WASHINGTON (AFP) - Top US banks agreed Monday to pay out $20 billion in fines and compensation as regulators, borrowers and investors extract more payback over the housing and financial crisis.
Bank of America endured the most punishment, mainly due to its 2008 takeover of home lender Countrywide Financial, when it agreed to pay mortgage finance giant Fannie Mae $11.6 billion to settle claims that it sold Fannie hundreds of billions of dollars' worth of dud home loans.
Many of those loans, packed into securities, plunged into default after the housing bubble crashed in 2006, destroying the value of Fannie's investments and forcing it into a government bailout.
Meanwhile 10 banks, including Bank of America, agreed Monday with regulators to shell out $8.5 billion in cash and assistance to homeowners to settle accusations that they had forced millions into foreclosure while ignoring borrowers' attempts to make good on their mortgages.
The two settlements were just the newest in the ongoing shakeout from the financial crisis, rooted in housing market implosion and the subsequent tanking of the multitrillion-dollar mortgage-backed securities market.
The shakeout has left the banks in the sights of regulators, of powerful state-controlled Fannie Mae, equities investors, troubled homeowners and their fellow banks.
Tens of billions in fines and compensation have been assessed, with much more to come.
In the largest so far, in February 2012 five leading banks were ordered to pay more than $25 billion over foreclosure abuse in a settlement with 49 states.
Those fines include both direct payments to homeowners and debt forgiveness for more than one million homeowners.
In August Citigroup agreed to pay $590 million to settle a class-action suit by investors who accused the bank of hiding its mortgage-security losses, eventually delivering the investors huge losses on their shares.
In November JPMorgan Chase and Credit Suisse settled for $417 million with the Securities and Exchange Commission over their sales of mortgage securities to investors.
Bank of America has suffered the most, mainly due to its acquisition of Countrywide, which quickly grew into the country's largest mortgage issuer in the 2000s by granting millions of financially unsupportable mortgages, which it sold on to investors.
In 2011 the bank agreed to pay $8.5 billion to private investors in mortgage securities.

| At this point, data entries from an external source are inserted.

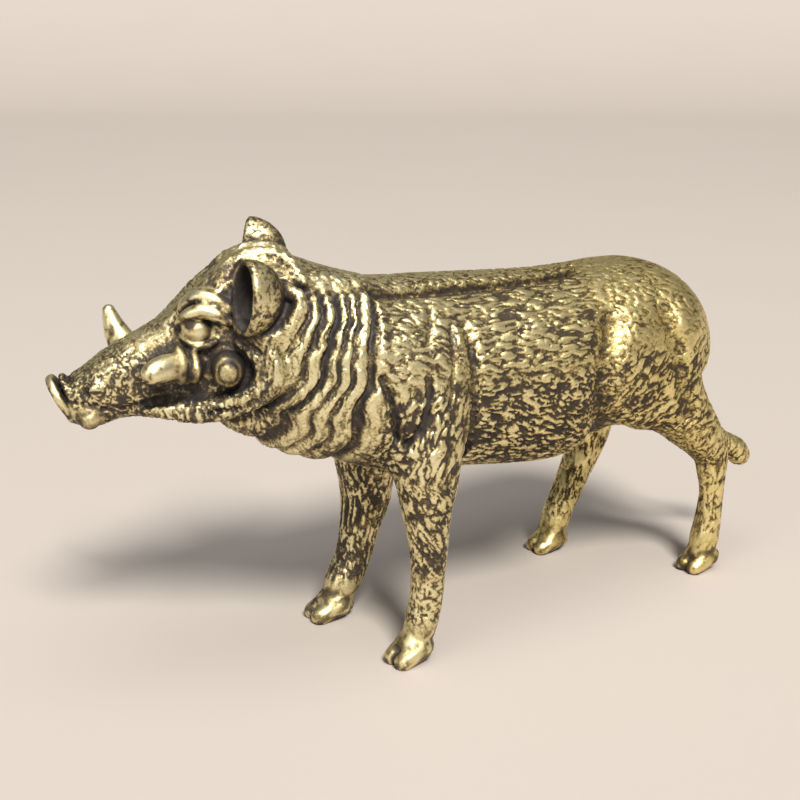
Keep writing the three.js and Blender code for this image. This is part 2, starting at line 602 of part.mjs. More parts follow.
function surfaceOf({ values, size, index }) {
  const positions = [];
  const indices = [];
  const edgeVertex = new Map();
  const crossing = (i, j, k, corner, from, to) => {
    const low = from & to;
    const high = from | to;
    const node = index(i + (low & 1), j + ((low >> 1) & 1), k + (low >> 2));
    const key = node * 8 + (high - low);
    if (edgeVertex.has(key)) return edgeVertex.get(key);
    const t = clamp(corner[low] / (corner[low] - corner[high]), NODE_CLEARANCE, 1 - NODE_CLEARANCE);
    const along = (bit) => ((low >> bit) & 1) + t * (((high >> bit) & 1) - ((low >> bit) & 1));
    positions.push(SAMPLE_LOW[0] + (i + along(0)) * GRID_STEP,
      SAMPLE_LOW[1] + (j + along(1)) * GRID_STEP,
      SAMPLE_LOW[2] + (k + along(2)) * GRID_STEP);
    edgeVertex.set(key, positions.length / 3 - 1);
    return positions.length / 3 - 1;
  };
  const corner = new Array(8);
  for (let i = 0; i + 1 < size[0]; i++) {
    for (let j = 0; j + 1 < size[1]; j++) {
      for (let k = 0; k + 1 < size[2]; k++) {
        let inside = 0;
        for (let c = 0; c < 8; c++) {
          corner[c] = values[index(i + (c & 1), j + ((c >> 1) & 1), k + (c >> 2))];
          if (corner[c] < 0) inside++;
        }
        if (inside === 0 || inside === 8) continue;
        for (const tetrahedron of TETRAHEDRA) {
          const mask = tetrahedron.reduce((bits, c, n) => bits | (corner[c] < 0 ? 1 << n : 0), 0);
          for (const face of FACES_BY_MASK[mask]) {
            for (const [p, q] of face) indices.push(crossing(i, j, k, corner, tetrahedron[p], tetrahedron[q]));
          }
        }
      }
    }
  }
  const geometry = new THREE.BufferGeometry();
  geometry.setAttribute("position", new THREE.BufferAttribute(new Float32Array(positions), 3));
  geometry.setIndex(indices);
  return geometry;
}

// Thinned to the target, or to a little fewer, at the first count where no
// two sheets of the surface touch along an edge
async function thinned(geometry) {
  for (let target = TARGET_TRIANGLES; target > TARGET_TRIANGLES * 0.85; target -= 60) {
    const excess = geometry.index.count / 3 - target;
    const thin = outerSkin(await new SimplifyModifier().modify(geometry, Math.round(excess / 2)));
    if (touchingEdges(thin) === 0) return thin;
  }
  throw new Error("no clean thinning was found");
}

function touchingEdges(geometry) {
  const uses = new Map();
  const index = geometry.index.array;
  for (let i = 0; i < index.length; i++) {
    const a = index[i];
    const b = index[i % 3 === 2 ? i - 2 : i + 1];
    const key = Math.min(a, b) * index.length + Math.max(a, b);
    uses.set(key, (uses.get(key) ?? 0) + 1);
  }
  return [...uses.values()].filter((n) => n !== 2).length;
}

// The largest run of triangles joined edge to edge, two to each edge. It leaves
// out the pinholes that thinning closes off inside the mouth and the folds.
function outerSkin(geometry) {
  const index = geometry.index.array;
  const count = index.length / 3;
  const sharing = new Map();
  const edgeKey = (a, b) => (a < b ? `${a}_${b}` : `${b}_${a}`);
  for (let t = 0; t < count; t++) {
    for (let e = 0; e < 3; e++) {
      const key = edgeKey(index[3 * t + e], index[3 * t + ((e + 1) % 3)]);
      if (!sharing.has(key)) sharing.set(key, []);
      sharing.get(key).push(t);
    }
  }
  const label = new Int32Array(count).fill(-1);
  let best = [];
  for (let seed = 0; seed < count; seed++) {
    if (label[seed] >= 0) continue;
    const run = [seed];
    label[seed] = seed;
    for (let n = 0; n < run.length; n++) {
      const t = run[n];
      for (let e = 0; e < 3; e++) {
        const beside = sharing.get(edgeKey(index[3 * t + e], index[3 * t + ((e + 1) % 3)]));
        if (beside.length !== 2) continue;
        const next = beside[0] === t ? beside[1] : beside[0];
        if (label[next] < 0) {
          label[next] = seed;
          run.push(next);
        }
      }
    }
    if (run.length > best.length) best = run;
  }
  const kept = geometry.clone();
  kept.setIndex(best.flatMap((t) => [index[3 * t], index[3 * t + 1], index[3 * t + 2]]));
  return kept;
}

const wasm = await Module();
wasm.setup();

function toManifold(geometry) {
  const { position } = geometry.attributes;
  return new wasm.Manifold(new wasm.Mesh({
    numProp: 3,
    vertProperties: new Float32Array(position.array.slice(0, position.count * 3)),
    triVerts: new Uint32Array(geometry.index.array),
  }));
}

function fromManifold(solid) {
  const mesh = solid.getMesh();
  const geometry = new THREE.BufferGeometry();
  geometry.setAttribute("position", new THREE.BufferAttribute(new Float32Array(mesh.vertProperties), 3));
  geometry.setIndex(new THREE.BufferAttribute(new Uint32Array(mesh.triVerts), 1));
  return geometry;
}

// A slab below the ground plane that takes the hooves off flat
function groundSlab() {
  const slab = new THREE.BoxGeometry(90, 60, 10);
  slab.translate(0, 0, -5);
  slab.deleteAttribute("normal");
  slab.deleteAttribute("uv");
  return mergeCorners(slab);
}

function mergeCorners(geometry) {
  const { position } = geometry.attributes;
  const seen = new Map();
  const points = [];
  const remap = [];
  for (let i = 0; i < position.count; i++) {
    const key = [position.getX(i), position.getY(i), position.getZ(i)].join(",");
    if (!seen.has(key)) {
      seen.set(key, points.length / 3);
      points.push(position.getX(i), position.getY(i), position.getZ(i));
    }
    remap.push(seen.get(key));
  }
  const merged = new THREE.BufferGeometry();
  merged.setAttribute("position", new THREE.BufferAttribute(new Float32Array(points), 3));
  merged.setIndex(Array.from(geometry.index.array, (i) => remap[i]));
  return merged;
}

function centredOnGround(geometry) {
  geometry.computeBoundingBox();
  const { min, max } = geometry.boundingBox;
  geometry.translate(-(min.x + max.x) / 2, -(min.y + max.y) / 2, 0);
  geometry.computeVertexNormals();
  return geometry;
}

const casting = toManifold(await thinned(surfaceOf(sampleField())));
const standing = casting.subtract(toManifold(groundSlab()));
const boar = new THREE.Mesh(
  centredOnGround(fromManifold(standing)),
  new THREE.MeshStandardMaterial({
    color: BRASS_COLOUR,
    roughness: BRASS_ROUGHNESS,
    metalness: BRASS_METALNESS,
  }),
);
boar.name = "boar_statue";

const statue = new THREE.Group();
statue.name = "brass_boar_statue";
statue.add(boar);

export default statue;
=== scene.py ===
import math
import bpy
import numpy as np
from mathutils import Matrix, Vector
from mathutils.kdtree import KDTree


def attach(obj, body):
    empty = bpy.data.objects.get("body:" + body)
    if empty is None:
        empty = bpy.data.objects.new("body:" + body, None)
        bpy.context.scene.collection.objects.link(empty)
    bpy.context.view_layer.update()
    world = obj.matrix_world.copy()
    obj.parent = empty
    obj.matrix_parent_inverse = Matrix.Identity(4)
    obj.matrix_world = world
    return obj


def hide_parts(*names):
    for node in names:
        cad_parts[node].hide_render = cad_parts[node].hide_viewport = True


# A small solid-cast brass warthog standing on its hooves, with a chased and patinated skin.
# Its form is a signed distance in millimetres: the head towards -X, the animal's left
# side towards -Y and the soles on Z = 0. The surface is read from a grid, the chased
# skin is pressed into it, and the result is moved to the frame's place in metres.
# A pair named as heights, front, rear or sides is where something fades out or in.

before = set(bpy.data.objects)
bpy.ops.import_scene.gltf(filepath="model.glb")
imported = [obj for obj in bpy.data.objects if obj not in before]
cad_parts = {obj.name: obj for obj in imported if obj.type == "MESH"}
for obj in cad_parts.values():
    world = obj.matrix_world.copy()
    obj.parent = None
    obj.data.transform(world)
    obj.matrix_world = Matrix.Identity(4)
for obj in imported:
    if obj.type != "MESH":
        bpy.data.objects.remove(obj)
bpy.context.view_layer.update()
NODE = "boar_statue"
MM = 0.001

# Mesh fineness, in millimetres and triangles
GRID_STEP = 0.135
BLOCK = 4
BATCH = 80000
MOST_TRIANGLES = 196000
SAMPLE_LOW = (-34.2, -8.4, -0.3)
SAMPLE_HIGH = (24.8, 10.4, 31.6)
BOX_MARGIN = 1.6

# Trunk sections along X: x, underside, top, half width
TRUNK = [
    (-22.0, 19.4, 26.6, 3.2),
    (-20.0, 16.9, 27.2, 4.2),
    (-18.0, 15.6, 27.2, 4.9),
    (-16.0, 14.7, 26.8, 5.4),
    (-13.0, 13.5, 26.4, 6.0),
    (-10.0, 12.9, 26.1, 6.2),
    (-6.0, 12.4, 25.8, 6.2),
    (-2.0, 11.8, 25.6, 6.6),
    (1.5, 11.5, 25.4, 6.9),
    (4.5, 12.0, 25.5, 6.8),
    (7.5, 13.2, 25.75, 6.5),
    (10.0, 14.2, 25.8, 6.2),
    (12.5, 14.6, 25.5, 6.0),
    (14.8, 14.6, 24.4, 5.5),
    (16.5, 14.8, 22.4, 4.5),
    (17.7, 15.6, 20.4, 3.0),
    (18.3, 16.8, 19.2, 1.2),
]
TRUNK_POWER = 2.25
CAP_SOFT = 0.8

# The neck curves to the head's side ahead of this X
NECK_BEND_START = -14.0
NECK_BEND = 0.022

# Head sections forward of the pivot: distance, underside, top, half width
HEAD_PIVOT = (-16.0, 0.0)
HEAD_TURN = math.radians(22.0)
HEAD_START = -11.0
HEAD = [
    (-3.0, 15.4, 27.2, 4.4),
    (0.0, 14.9, 28.0, 4.9),
    (2.5, 15.2, 28.9, 4.7),
    (4.5, 16.0, 29.4, 4.2),
    (6.0, 16.9, 29.1, 3.6),
    (7.5, 17.6, 28.0, 3.15),
    (9.0, 18.1, 26.7, 2.75),
    (10.5, 18.4, 25.5, 2.5),
    (12.0, 18.6, 24.6, 2.35),
    (13.5, 18.6, 23.8, 2.25),
    (15.0, 18.4, 22.9, 2.0),
    (16.2, 18.6, 22.0, 1.7),
    (17.2, 19.2, 21.5, 1.4),
]
HEAD_POWER = 2.2
HEAD_BLEND = 0.8

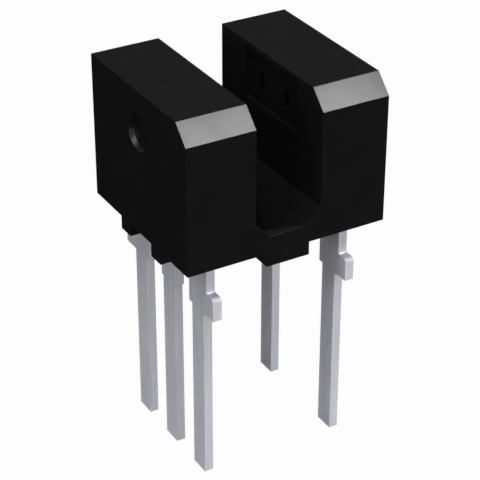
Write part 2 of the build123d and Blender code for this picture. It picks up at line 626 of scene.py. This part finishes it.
@dataclass
class OpticalMouldings:
    """The two epoxy mouldings in the towers, with their chips and bond wires."""

    moulds: tuple[str, ...] = ("detector_mould", "emitter_mould")
    chips: tuple[str, ...] = (
        "detector_chip_back",
        "detector_chip_front",
        "emitter_chip_back",
        "emitter_chip_front",
    )
    wires: tuple[str, ...] = (
        "detector_wire_back",
        "detector_wire_front",
        "emitter_wire_back",
        "emitter_wire_front",
    )
    epoxy: DarkEpoxy = field(default_factory=DarkEpoxy)
    silicon: PolishedChip = field(default_factory=PolishedChip)
    gold: DrawnGold = field(default_factory=DrawnGold)

    def build(self) -> None:
        """Dresses the mouldings and what is cast into them."""
        for names, finish, slot in (
            (self.moulds, self.epoxy, Slot.MOULD),
            (self.chips, self.silicon, Slot.CHIP),
            (self.wires, self.gold, Slot.WIRE),
        ):
            material = finish.make()
            for name in names:
                paint(cad_node(name), material)
                LOG.info("%s dressed", name)


def towards(azimuth: float, elevation: float) -> Vector:
    """Gives the direction from the object to a lamp or the camera.

    Args:
        azimuth: Degrees from the object's front, -Y, round to its right, +X.
        elevation: Degrees above the floor.

    Returns:
        The direction, with length 1.
    """
    round_z, up = math.radians(azimuth), math.radians(elevation)
    return Vector(
        (math.sin(round_z) * math.cos(up), -math.cos(round_z) * math.cos(up), math.sin(up))
    )


@dataclass(frozen=True)
class SoftBox:
    """Rectangular studio lamp that faces the object.

    Angles in degrees, lengths in metres, power in watts. The turn is round its own axis.
    """

    name: str
    azimuth: float
    elevation: float
    width: float
    height: float
    power: float
    distance: float = 0.25
    turn: float = 0.0
    reach: Reach = Reach.ALL

    def build(self, target: Vector) -> None:
        """Hangs the lamp.

        Args:
            target: Point that the lamp faces.
        """
        lamp = bpy.data.lights.new(self.name, "AREA")
        lamp.shape = "RECTANGLE"
        lamp.size, lamp.size_y = self.width, self.height
        lamp.energy = self.power
        holder = bpy.data.objects.new(self.name, lamp)
        holder.visible_diffuse = self.reach is not Reach.GLOSS
        holder.visible_glossy = self.reach is not Reach.MATT
        bpy.context.scene.collection.objects.link(holder)
        away = towards(self.azimuth, self.elevation)
        holder.location = target + away * self.distance
        aim = (-away).to_track_quat("-Z", "Y").to_matrix()
        turn = Matrix.Rotation(math.radians(self.turn), 3, "Z")
        holder.rotation_euler = (aim @ turn).to_euler()
        LOG.info("lamp %s hung", self.name)


@dataclass(frozen=True)
class Viewpoint:
    """Camera at the photograph's place. Angles in degrees, lengths in millimetres."""

    azimuth: float = -30.24
    elevation: float = 30.33
    roll: float = 0.113
    distance: float = 36.96
    aside: float = 0.038
    above: float = -0.720
    focal_pixels: float = 1741.1
    sensor: float = 36.0
    nearest: float = 1.0
    farthest: float = 10000.0

    def build(self, middle: Vector) -> None:
        """Sets up the camera.

        Args:
            middle: Point of the object that the view is measured from.
        """
        back = towards(self.azimuth, self.elevation)
        azimuth = math.radians(self.azimuth)
        level = Vector((math.cos(azimuth), math.sin(azimuth), 0.0))
        right = Matrix.Rotation(math.radians(self.roll), 3, back) @ level
        up = back.cross(right)
        lens = bpy.data.cameras.new("photo_camera")
        lens.sensor_width = self.sensor
        lens.lens = self.focal_pixels / FRAME_PIXELS * self.sensor
        lens.clip_start = self.nearest * MM
        lens.clip_end = self.farthest * MM
        holder = bpy.data.objects.new("photo_camera", lens)
        place = middle + (back * self.distance + right * self.aside + up * self.above) * MM
        axes = Matrix((right, up, back)).transposed().to_4x4()
        holder.matrix_world = Matrix.Translation(place) @ axes
        bpy.context.scene.collection.objects.link(holder)
        bpy.context.scene.camera = holder
        LOG.info("camera placed")


@dataclass
class Studio:
    """Floor, surroundings, lamps and camera.

    The camera sees the floor and the surroundings as near white. The surroundings shed no
    light, and the floor is dark grey to the light, with a painted pool of light that darkens
    it away from the object. Gloss shows a small share of the white. The floor's size is in
    metres, the radii of the painted pool of light round the object and the height of the point
    that the lamps face are in millimetres.
    """

    floor_size: float = 0.6
    floor_grey: float = 0.08
    floor_mirrored: float = 0.19
    floor_glow: float = 0.981
    surround: float = 0.0
    gloss_share: float = 0.08
    # Painted pool of light: radii where the floor starts and stops darkening, and the level it
    # falls to.
    painted_light_pool: Span = (5.0, 9.0)
    painted_pool_dim: float = 0.05
    middle_height: float = 0.30
    lamps: tuple[SoftBox, ...] = (
        SoftBox("front_low", azimuth=5.0, elevation=6.0, width=0.18, height=0.06, power=0.372),
        SoftBox("front_right", azimuth=30.0, elevation=8.0, width=0.12, height=0.12, power=0.064),
        SoftBox("left_low", azimuth=-72.0, elevation=6.0, width=0.20, height=0.06, power=0.114),
        SoftBox("left_strip", azimuth=-90.0, elevation=6.0, width=0.03, height=0.06, power=0.067),
        SoftBox("left_middle", azimuth=-85.0, elevation=35.0, width=0.12, height=0.12, power=0.096),
        SoftBox("left_high", azimuth=-50.0, elevation=52.0, width=0.12, height=0.12, power=0.130),
        SoftBox("overhead", azimuth=-60.0, elevation=75.0, width=0.12, height=0.12, power=0.272),
        SoftBox("right_strip", azimuth=77.0, elevation=50.0, width=0.012, height=0.12, power=0.600),
        SoftBox(
            "back_low",
            azimuth=176.0,
            elevation=8.0,
            width=0.18,
            height=0.12,
            power=0.45,
            reach=Reach.MATT,
        ),
        SoftBox(
            "edge_card",
            azimuth=44.0,
            elevation=50.4,
            width=0.034,
            height=0.010,
            power=0.269,
            distance=0.153,
            turn=-39.0,
            reach=Reach.GLOSS,
        ),
    )
    view: Viewpoint = field(default_factory=Viewpoint)

    def make_floor(self, height: float) -> None:
        """Lays the floor.

        Args:
            height: Level of the floor in metres.
        """
        half = self.floor_size / 2
        mesh = bpy.data.meshes.new("studio_floor")
        corners = [(x * half, y * half, height) for x, y in ((-1, -1), (1, -1), (1, 1), (-1, 1))]
        mesh.from_pydata(corners, [], [(0, 1, 2, 3)])
        floor = bpy.data.objects.new("studio_floor", mesh)
        bpy.context.scene.collection.objects.link(floor)
        mesh.materials.append(self.floor_material())
        floor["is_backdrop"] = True
        LOG.info("floor laid at %.2f mm", height / MM)

    def floor_material(self) -> bpy.types.Material:
        """Builds the floor's material: near white to the camera, dark grey to the light.

        Returns:
            The finished material.
        """
        graph = Graph(bpy.data.materials.new("studio_floor"))
        path = graph.node("ShaderNodeLightPath")
        distance = graph.node("ShaderNodeVectorMath", operation="LENGTH")
        graph.link(graph.place(LEVEL), distance.inputs[0])
        # Painted pool of light: the floor's colour, and its glow in gloss, fall off away from the
        # object in place of light falling off.
        painted_light_pool = graph.remap(distance.outputs["Value"], self.painted_light_pool, (1.0, self.painted_pool_dim))
        level = graph.compute("MAXIMUM", painted_light_pool, path.outputs["Is Camera Ray"])
        grey = (self.floor_grey, self.floor_mirrored)
        pale = graph.remap(path.outputs["Is Glossy Ray"], UNIT, grey)
        matt = graph.node("ShaderNodeBsdfDiffuse")
        graph.link(graph.compute("MULTIPLY", level, pale), matt.inputs["Color"])
        glow = graph.node("ShaderNodeEmission")
        graph.link(level, glow.inputs["Strength"])
        bright = graph.compute("MULTIPLY", self.shown_share(graph, path), self.floor_glow)
        graph.mixed(bright, matt.outputs["BSDF"], glow.outputs["Emission"])
        return graph.owner

    def shown_share(self, graph: Graph, path: bpy.types.Node) -> bpy.types.NodeSocket:
        """Finds how far a ray sees the floor or the surroundings as white.

        Args:
            graph: Graph of the floor's material or of the world.
            path: Its Light Path node.

        Returns:
            The socket with 1 for camera and transmission rays and less for glossy ones.
        """
        seen, through = path.outputs["Is Camera Ray"], path.outputs["Is Transmission Ray"]
        clear = graph.compute("MAXIMUM", seen, through)
        glossy = graph.compute("MULTIPLY", path.outputs["Is Glossy Ray"], self.gloss_share)
        return graph.compute("MAXIMUM", clear, glossy)

    def make_surroundings(self) -> None:
        """Makes the world white to the camera, faintly white in gloss and dark otherwise."""
        world = bpy.data.worlds.new("studio")
        graph = Graph(world, "ShaderNodeOutputWorld")
        seen = graph.node("ShaderNodeBackground")
        lit = graph.node("ShaderNodeBackground")
        lit.inputs["Strength"].default_value = self.surround
        for shade in (seen, lit):
            shade.inputs["Color"].default_value = WHITE
        shown = self.shown_share(graph, graph.node("ShaderNodeLightPath"))
        graph.mixed(shown, lit.outputs["Background"], seen.outputs["Background"])
        bpy.context.scene.world = world

    def build(self, box: Box) -> None:
        """Builds the studio round the object.

        Args:
            box: Lowest and highest corner of the object.
        """
        middle = Vector((0.0, 0.0, self.middle_height * MM))
        self.make_floor(box[0].z)
        self.make_surroundings()
        for lamp in self.lamps:
            lamp.build(middle)
        self.view.build(middle)
        bpy.context.scene.view_settings.view_transform = "Standard"


def main() -> None:
    """Builds each sub-assembly in order, and then the studio round them."""
    logging.basicConfig(level=logging.INFO, format="%(message)s")
    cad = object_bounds()
    Housing().build()
    Leads().build()
    OpticalMouldings().build()
    Studio().build(cad)


if __name__ == "__main__":
    main()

In Monday's settlements, Bank of America will pay $3.55 billion in cash to Fannie Mae, buy back $6.75 billion in residential mortgage loans, and pay $1.3 billion to address mortgage servicing problems.
The 10 banks, in their deal with the Federal Reserve and the Office of the Comptroller of the Currency, will pay borrowers $3.3 billion in cash and $5.2 billion in mortgage assistance to settle claims.
But there is more to come. Four other banks which were investigated did not sign on to the Federal Reserve-OCC deal, including giants Ally Financial and HSBC.
Several other banks being probed also were not part of last year's 49-state deal, meaning they still face a threat.
Around a dozen banks and brokers have been sued by the National Credit Union Administration after several thrifts collapsed when the value of mortgage securities they bought were wiped out.
The Federal Housing Finance Agency has sued 17 banks for losses Fannie and its sister Freddie Mac incurred on $200 billion in mortgage-backed securities.
New York State sued individual banks late last year: JPMorgan Chase over $22.5 billion in mortgage security losses and Credit Suisse over $11.2 billion in losses.
Bank of America may have resolved its biggest Countrywide legacy headache Monday, but it remains a large target.
In November, the Justice Department filed a $1 billion-plus lawsuit against it, again, for Countrywide's allegedly having sold defective, high-risk mortgages to Fannie and Freddie in what Preet Bahara, the US attorney in New York City, called a "spectacularly brazen" operation.
"Countrywide and Bank of America made disastrously bad loans and stuck taxpayers with the bill," he said.